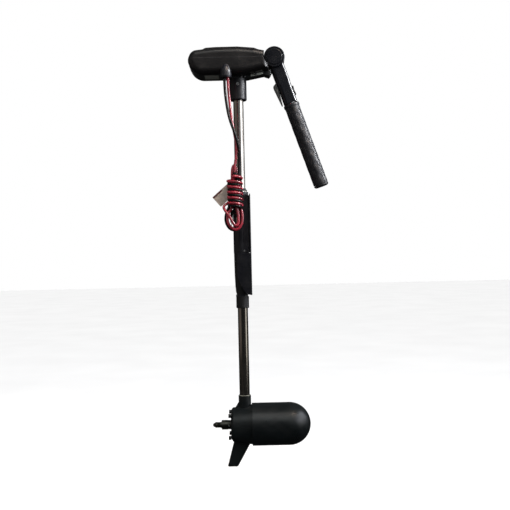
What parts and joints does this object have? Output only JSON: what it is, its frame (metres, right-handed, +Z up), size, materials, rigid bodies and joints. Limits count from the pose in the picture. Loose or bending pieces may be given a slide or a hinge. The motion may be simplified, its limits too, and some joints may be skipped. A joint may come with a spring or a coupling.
{
  "type": "trolling motor",
  "caption": "Hand-steered electric trolling motor: control head with folded twist-grip tiller, steering shaft in a mounting sleeve, cylindrical underwater motor with skeg, bare drive shaft.",
  "frame": {"origin": "centre of the transom mounting pad's four bolt holes, on the pad's face", "axes": "+X forward, out of the mounting pad and towards the motor's nose; +Z up along the steering shaft; -X the drive shaft's end"},
  "size_m": [0.3753, 0.1498, 1.1467],
  "materials": {
    "head_plastic": "satin moulded charcoal",
    "arm_plastic": "glossy black",
    "motor_paint": "dark powder coat, satin",
    "sleeve_paint": "dark blue-grey powder coat",
    "cover_plastic": "flat black",
    "shaft_steel": "polished stainless, slightly stained",
    "output_steel": "dark turned steel",
    "fastener_steel": "zinc plated",
    "black_fastener": "blackened",
    "grip_rubber": "stippled rubber",
    "lead_red": "extruded insulation",
    "lead_black": "extruded insulation",
    "terminal_metal": "tinned",
    "tag_card": "blank card",
    "plate_grey": "blank plate",
    "lever_grey": "moulded grey",
    "seal_grey": "light grey seal",
    "gasket_rubber": "black rubber",
    "bush_plastic": "acetal",
    "board": "solder mask",
    "components": "moulded packages",
    "heat_sink": "extruded",
    "magnet": "ferrite",
    "core_steel": "laminated",
    "winding_copper": "enamelled copper",
    "commutator_copper": "copper bars",
    "bearing_steel": "ground",
    "carbon": "carbon",
    "spring_steel": "drawn wire"
  },
  "bodies": {
    "mount": {"mount_sleeve": "sleeve_paint", "sleeve_set_screws": "fastener_steel", "lower_sleeve_cover": "cover_plastic", "bracket_channel": "sleeve_paint", "channel_screws": "fastener_steel", "upper_bush": "bush_plastic", "lower_bush": "bush_plastic"},
    "tension_knob": {"tension_knob": "cover_plastic"},
    "steering_tube": {"steering_tube": "sleeve_paint", "tube_ring": "black_fastener", "depth_collar": "cover_plastic", "collar_screw": "fastener_steel"},
    "shaft": {"shaft_tube": "shaft_steel", "motor_leads": "lead_black", "rear_bracket": "motor_paint", "socket_ring": "seal_grey", "motor_housing": "motor_paint", "housing_seal": "gasket_rubber", "through_bolts": "black_fastener", "front_bearing_plate": "heat_sink", "motor_bearings": "bearing_steel", "shaft_seal": "gasket_rubber", "field_magnets": "magnet", "brush_plate": "components", "brushes": "carbon", "head_lower_shell": "head_plastic", "head_upper_shell": "head_plastic", "head_gasket": "gasket_rubber", "head_screws": "black_fastener", "top_panel": "head_plastic", "tiller_bracket": "motor_paint", "head_collar": "sleeve_paint", "collar_clamp_screws": "fastener_steel", "bracket_screws": "fastener_steel", "pivot_bolt": "fastener_steel", "rating_plates": "plate_grey", "control_board": "board", "board_components": "components", "heat_sink": "heat_sink", "strain_relief": "gasket_rubber", "lead_red": "lead_red", "lead_black": "lead_black", "cable_hank": "lead_red", "ring_terminals": "terminal_metal", "hang_tag": "tag_card"},
    "propeller_shaft": {"output_shaft": "output_steel", "drive_pin": "fastener_steel", "armature_core": "core_steel", "armature_windings": "winding_copper", "commutator": "commutator_copper"},
    "tiller": {"tiller_arm": "arm_plastic", "pivot_caps": "arm_plastic", "switch_housing": "arm_plastic", "grip_spindle": "heat_sink", "lever_spring": "spring_steel"},
    "direction_switch": {"direction_switch": "cover_plastic"},
    "release_lever": {"release_lever": "lever_grey"},
    "twist_grip": {"grip_core": "components", "grip_rubber": "grip_rubber", "grip_end_cap": "grip_rubber"}
  },
  "joints": [
    {"name": "steer", "type": "hinge", "parent": "mount", "child": "steering_tube", "pos_m": [-0.027, 0, 0], "axis": [0, 0, 1], "range_deg": [-180, 180]},
    {"name": "depth", "type": "slide", "parent": "steering_tube", "child": "shaft", "axis": [0, 0, 1], "range_m": [-0.235, 0.232]},
    {"name": "tension_knob_turn", "type": "hinge", "parent": "mount", "child": "tension_knob", "pos_m": [-0.027, 0.03, 0.015], "axis": [0, 1, 0], "range_deg": [0, 360]},
    {"name": "propeller_spin", "type": "hinge", "parent": "shaft", "child": "propeller_shaft", "pos_m": [-0.027, 0, -0.56], "axis": [1, 0, 0], "continuous": true},
    {"name": "tiller_fold", "type": "hinge", "parent": "shaft", "child": "tiller", "pos_m": [0.074, 0, 0.443], "axis": [0, -1, 0], "range_deg": [0, 115]},
    {"name": "grip_twist", "type": "hinge", "parent": "tiller", "child": "twist_grip", "pos_m": [0.074, 0, 0.443], "axis": [0.3289, 0, -0.9444], "range_deg": [-60, 60]},
    {"name": "direction_rock", "type": "hinge", "parent": "tiller", "child": "direction_switch", "pos_m": [0.12185, 0, 0.35272], "axis": [0, -1, 0], "range_deg": [-8, 8]},
    {"name": "release_squeeze", "type": "hinge", "parent": "tiller", "child": "release_lever", "pos_m": [0.08604, 0, 0.35825], "axis": [0, -1, 0], "range_deg": [0, 5], "stiffness_Nm_per_rad": 5}
  ]
}
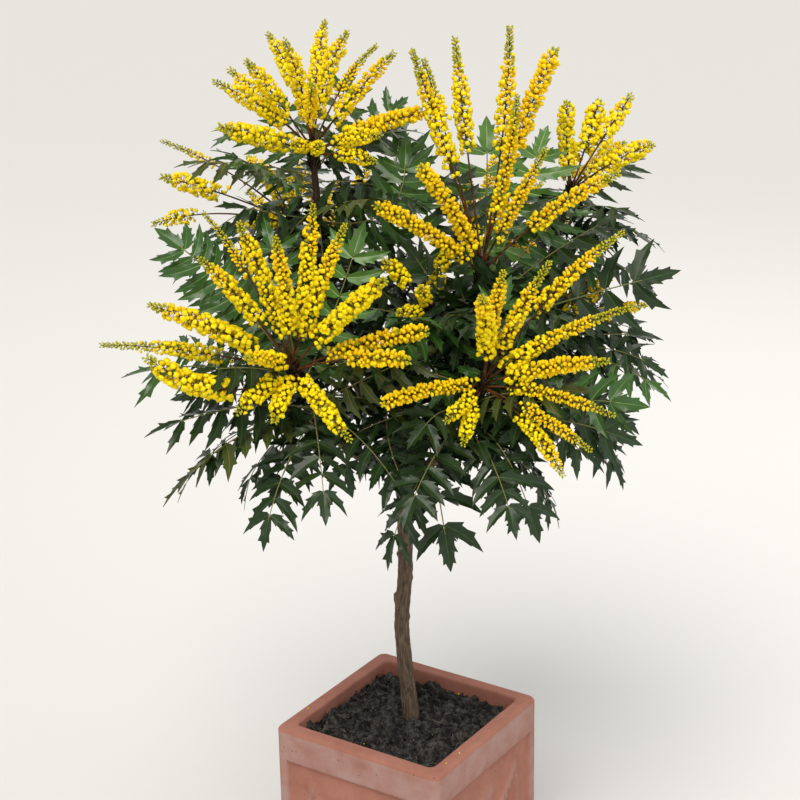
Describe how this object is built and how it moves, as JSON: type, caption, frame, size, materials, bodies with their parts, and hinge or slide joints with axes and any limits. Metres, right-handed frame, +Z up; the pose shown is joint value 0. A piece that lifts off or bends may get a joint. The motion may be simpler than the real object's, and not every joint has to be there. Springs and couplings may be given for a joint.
{
  "type": "potted standard mahonia shrub",
  "caption": "Standard evergreen shrub with spiny compound leaves and bursts of yellow flower spikes on a bare stem, in a square terracotta planter.",
  "frame": {"origin": "centre of the planter's flat underside", "axes": "+Z up the stem to the tips of the flower spikes, X and Y square to the planter's sides"},
  "size_m": [0.8695, 0.9106, 1.453],
  "materials": {
    "terracotta": "unglazed fired clay with a pale bloom",
    "compost": "damp crumbly potting compost",
    "bark": "grey-brown furrowed bark",
    "foliage": "leathery dark green leaf with a waxy gloss",
    "blossom": "waxy yellow petals"
  },
  "bodies": {
    "root": {"planter": "terracotta", "compost": "compost", "stem": "bark", "bough_top_left": "bark", "bough_low_left": "bark", "bough_top_right": "bark", "bough_low_right": "bark", "bough_far_right": "bark", "bough_far_left": "bark", "bough_middle": "bark", "bough_back_left": "bark", "bough_back_right": "bark", "bough_right_side": "bark", "flowers_top_left": "blossom", "flowers_low_left": "blossom", "flowers_top_right": "blossom", "flowers_low_right": "blossom", "flowers_far_right": "blossom", "flowers_far_left": "blossom", "flowers_middle": "blossom", "flowers_back_left": "blossom", "flowers_back_right": "blossom", "flowers_right_side": "blossom", "leaves_top_left": "foliage", "leaves_low_left": "foliage", "leaves_top_right": "foliage", "leaves_low_right": "foliage", "leaves_far_right": "foliage", "leaves_far_left": "foliage", "leaves_middle": "foliage", "leaves_back_left": "foliage", "leaves_back_right": "foliage", "leaves_right_side": "foliage"}
  },
  "joints": []
}
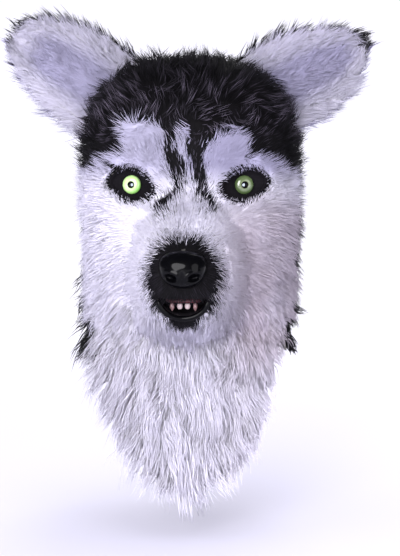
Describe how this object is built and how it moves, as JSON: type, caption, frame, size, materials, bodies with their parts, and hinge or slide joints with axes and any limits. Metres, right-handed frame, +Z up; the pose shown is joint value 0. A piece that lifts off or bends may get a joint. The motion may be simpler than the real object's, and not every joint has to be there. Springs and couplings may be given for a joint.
{
  "type": "wolf mask",
  "caption": "Plush wolf mask for the whole head: a hollow cloth hood and muzzle under dark and white fur, with cupped ears, glossy eyes and nose, a toothed mouth and a long chest bib.",
  "frame": {"origin": "The highest point of the hood's hollow, where the crown of the wearer's head touches", "axes": "+Z up the wearer's head, the face and muzzle look along -Y, the wearer's left ear is on +X"},
  "size_m": [0.4367, 0.3834, 0.5658],
  "materials": {
    "backing_cloth": "matt knitted backing cloth",
    "dark_fur": "deep dark brown-black faux fur, ticked with grey",
    "white_fur": "deep white faux fur",
    "socket_cloth": "black mesh cloth",
    "iris": "glossy pale green",
    "gloss_black": "glossy black moulded",
    "gum": "glossy dark red",
    "tooth": "glossy ivory"
  },
  "bodies": {
    "root": {"hood_backing": "backing_cloth", "bib_backing": "backing_cloth", "crown_fur": "dark_fur", "nape_fur": "dark_fur", "face_fur": "white_fur", "muzzle_fur": "dark_fur", "chin_fur": "dark_fur", "bib_fur": "white_fur", "ear_back_left": "dark_fur", "ear_lining_left": "white_fur", "ear_back_right": "dark_fur", "ear_lining_right": "white_fur", "eye_surround_left": "socket_cloth", "iris_left": "iris", "pupil_left": "gloss_black", "eye_surround_right": "socket_cloth", "iris_right": "iris", "pupil_right": "gloss_black", "nose": "gloss_black", "lower_lip": "gloss_black", "mouth_lining": "socket_cloth", "upper_gum": "gum", "tooth_1": "tooth", "tooth_2": "tooth", "tooth_3": "tooth", "tooth_4": "tooth"}
  },
  "joints": []
}
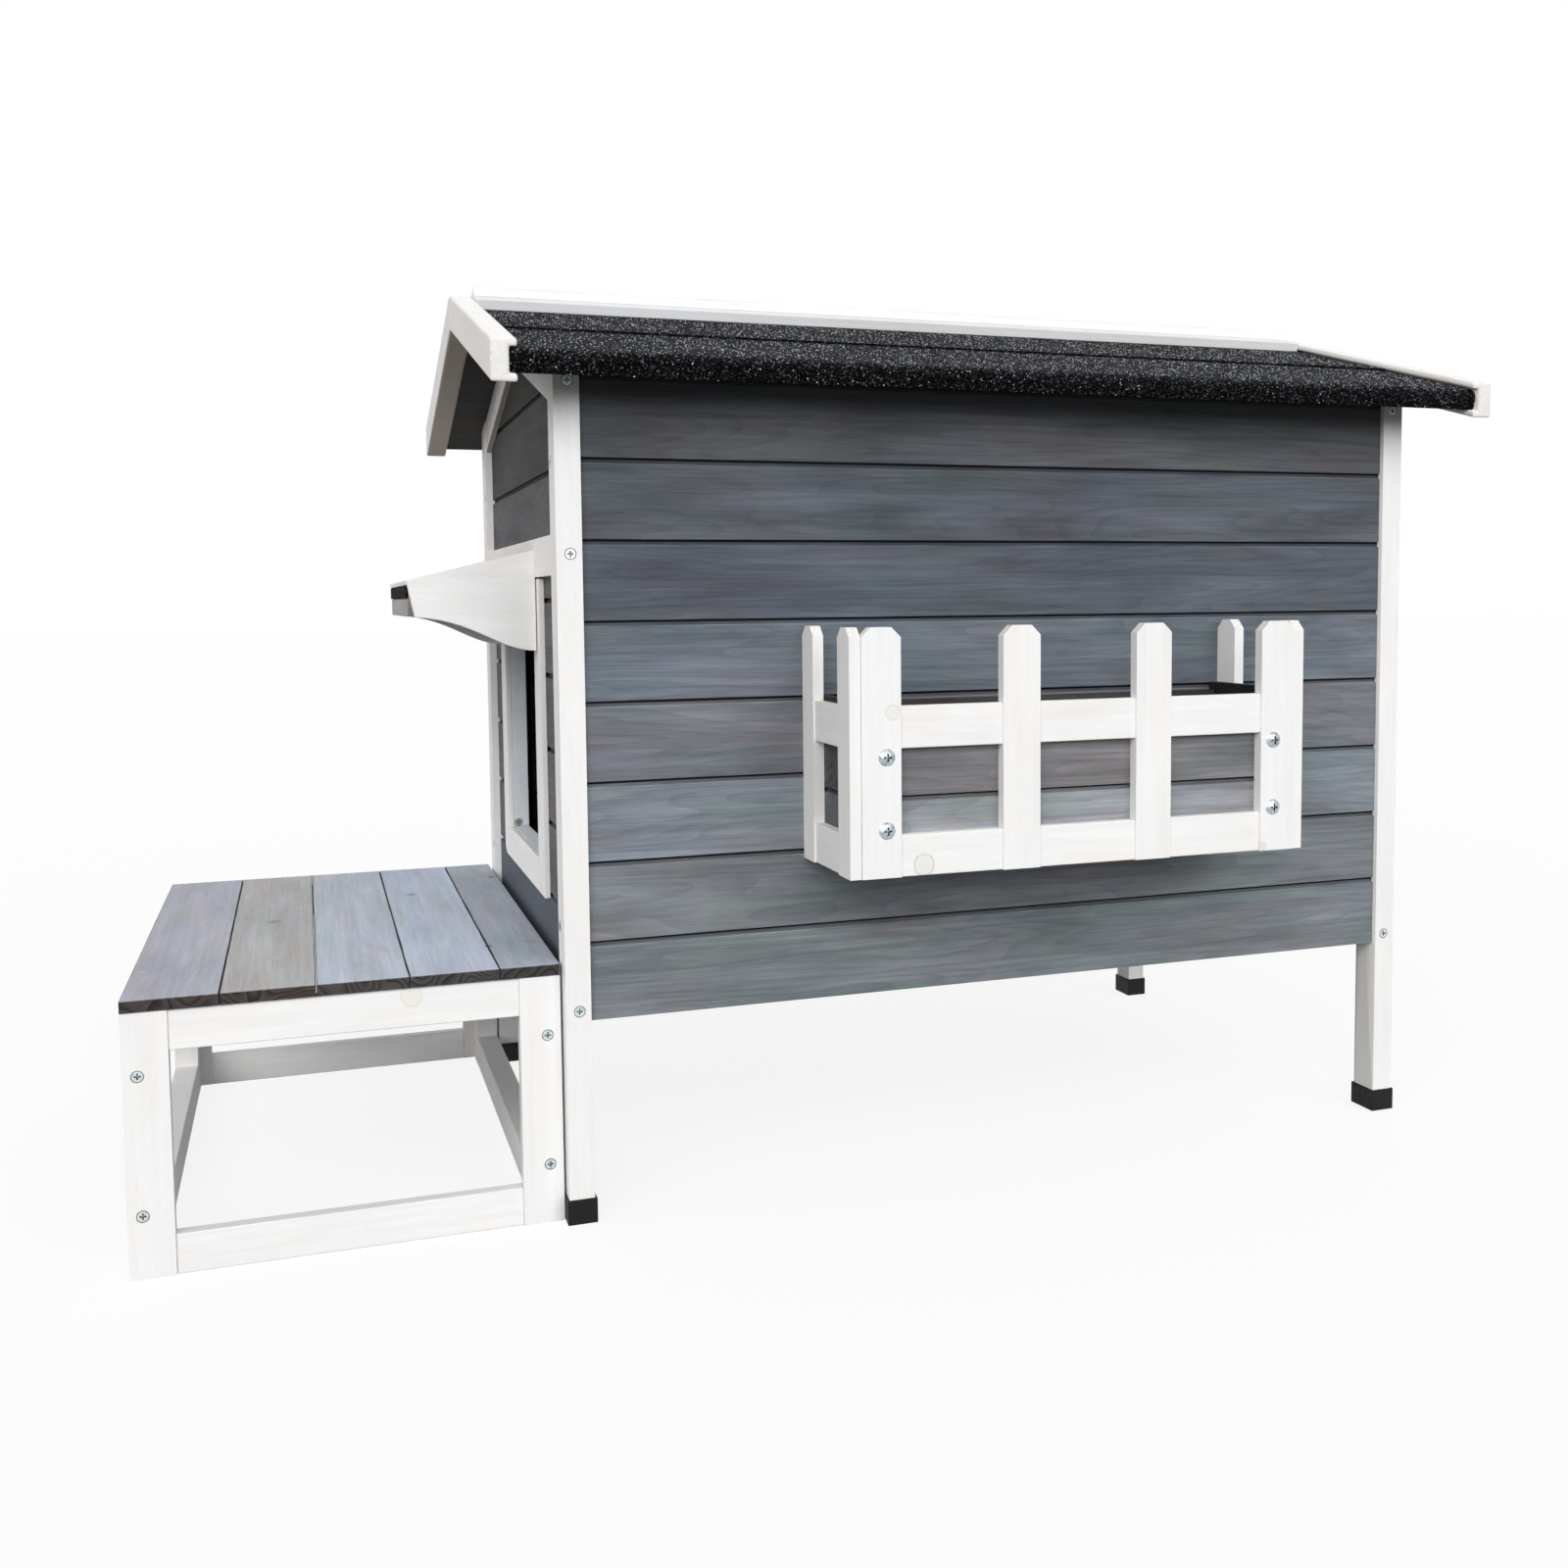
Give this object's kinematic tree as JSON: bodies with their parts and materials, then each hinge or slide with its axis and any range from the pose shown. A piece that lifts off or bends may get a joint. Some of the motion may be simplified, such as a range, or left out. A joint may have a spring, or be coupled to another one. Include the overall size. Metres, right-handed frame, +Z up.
{
  "type": "elevated cat house",
  "caption": "Elevated wooden cat house with a hinged felt roof, door awning, picket flower box and a separate step stool.",
  "frame": {"origin": "on the ground, under the middle of the whole object's box", "axes": "+X along the long walls, away from the door and the step; the front wall with the flower box faces -Y; +Z up"},
  "size_m": [1.3796, 0.7534, 0.9182],
  "materials": {
    "white_wood": "white stain on planed softwood",
    "grey_boards": "grey stain on planed softwood",
    "dark_boards": "dark grey stain on planed softwood",
    "step_planks": "thin grey stain on planed softwood",
    "raw_wood": "planed softwood",
    "roofing_felt": "mineral granules on bitumen felt",
    "black_rubber": "matt moulded rubber",
    "zinc_steel": "bright zinc plating"
  },
  "bodies": {
    "house": {"post_front_left": "white_wood", "post_front_right": "white_wood", "post_back_left": "white_wood", "post_back_right": "white_wood", "rubber_feet": "black_rubber", "front_wall_boards": "grey_boards", "back_wall_boards": "grey_boards", "corner_battens": "raw_wood", "wall_top_rails": "raw_wood", "floor_bearers": "raw_wood", "floor_panel": "raw_wood", "door_gable_kick_board": "dark_boards", "door_gable_boards": "grey_boards", "door_gable_cross_rail": "white_wood", "door_gable_top_boards": "grey_boards", "door_gable_rafters": "white_wood", "right_gable_boards": "grey_boards", "right_gable_rafters": "white_wood", "door_stile_front": "white_wood", "door_stile_back": "white_wood", "door_head": "white_wood", "door_sill": "white_wood", "door_jamb_liner": "white_wood", "awning_bracket_front": "white_wood", "awning_bracket_back": "white_wood", "awning_board": "grey_boards", "awning_felt": "roofing_felt", "awning_fascia": "grey_boards", "roof_hinge_fixed_leaves": "zinc_steel", "roof_hinge_pins": "zinc_steel", "roof_hinge_wall_screws": "zinc_steel", "step_planks": "step_planks", "step_side_legs": "white_wood", "step_end_stiles": "white_wood", "step_rails": "white_wood", "flower_box_pickets": "white_wood", "flower_box_rails": "white_wood", "flower_box_trough_boards": "dark_boards", "flower_box_floor": "dark_boards", "house_screws": "zinc_steel", "step_screws": "zinc_steel", "flower_box_screws": "zinc_steel"},
    "roof_lid": {"roof_panel_front": "dark_boards", "roof_panel_back": "dark_boards", "roof_felt_front_lower": "roofing_felt", "roof_felt_front_upper": "roofing_felt", "roof_felt_back_lower": "roofing_felt", "roof_felt_back_upper": "roofing_felt", "bargeboard_left_front": "white_wood", "bargeboard_left_back": "white_wood", "bargeboard_right_front": "white_wood", "bargeboard_right_back": "white_wood", "ridge_board_front": "white_wood", "ridge_board_back": "white_wood", "roof_hinge_moving_leaves": "zinc_steel", "roof_hinge_roof_screws": "zinc_steel", "roof_stay_block": "white_wood", "roof_stay_screw": "zinc_steel"},
    "roof_stay": {"roof_stay_arm": "zinc_steel"}
  },
  "joints": [
    {"name": "roof_open", "type": "hinge", "parent": "house", "child": "roof_lid", "pos_m": [0.1588, 0.31275, 0.79381], "axis": [-1, 0, 0], "range_deg": [0, 65]},
    {"name": "roof_stay_swing", "type": "hinge", "parent": "roof_lid", "child": "roof_stay", "pos_m": [0.5783, -0.10225, 0.82638], "axis": [1, 0, 0], "range_deg": [-10, 85]}
  ]
}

• • •

**WHAT THE EXERCISE ASKS**
Which lines in the records above contain the string "from"? Copy each one.

**EXPECTED ANSWER**
What parts and joints does this object have? Output only JSON: what it is, its frame (metres, right-handed, +Z up), size, materials, rigid bodies and joints. Limits count from the pose in the picture. Loose or bending pieces may be given a slide or a hinge. The motion may be simplified, its limits too, and some joints may be skipped. A joint may come with a spring or a coupling.
Give this object's kinematic tree as JSON: bodies with their parts and materials, then each hinge or slide with its axis and any range from the pose shown. A piece that lifts off or bends may get a joint. Some of the motion may be simplified, such as a range, or left out. A joint may have a spring, or be coupled to another one. Include the overall size. Metres, right-handed frame, +Z up.
  "frame": {"origin": "on the ground, under the middle of the whole object's box", "axes": "+X along the long walls, away from the door and the step; the front wall with the flower box faces -Y; +Z up"},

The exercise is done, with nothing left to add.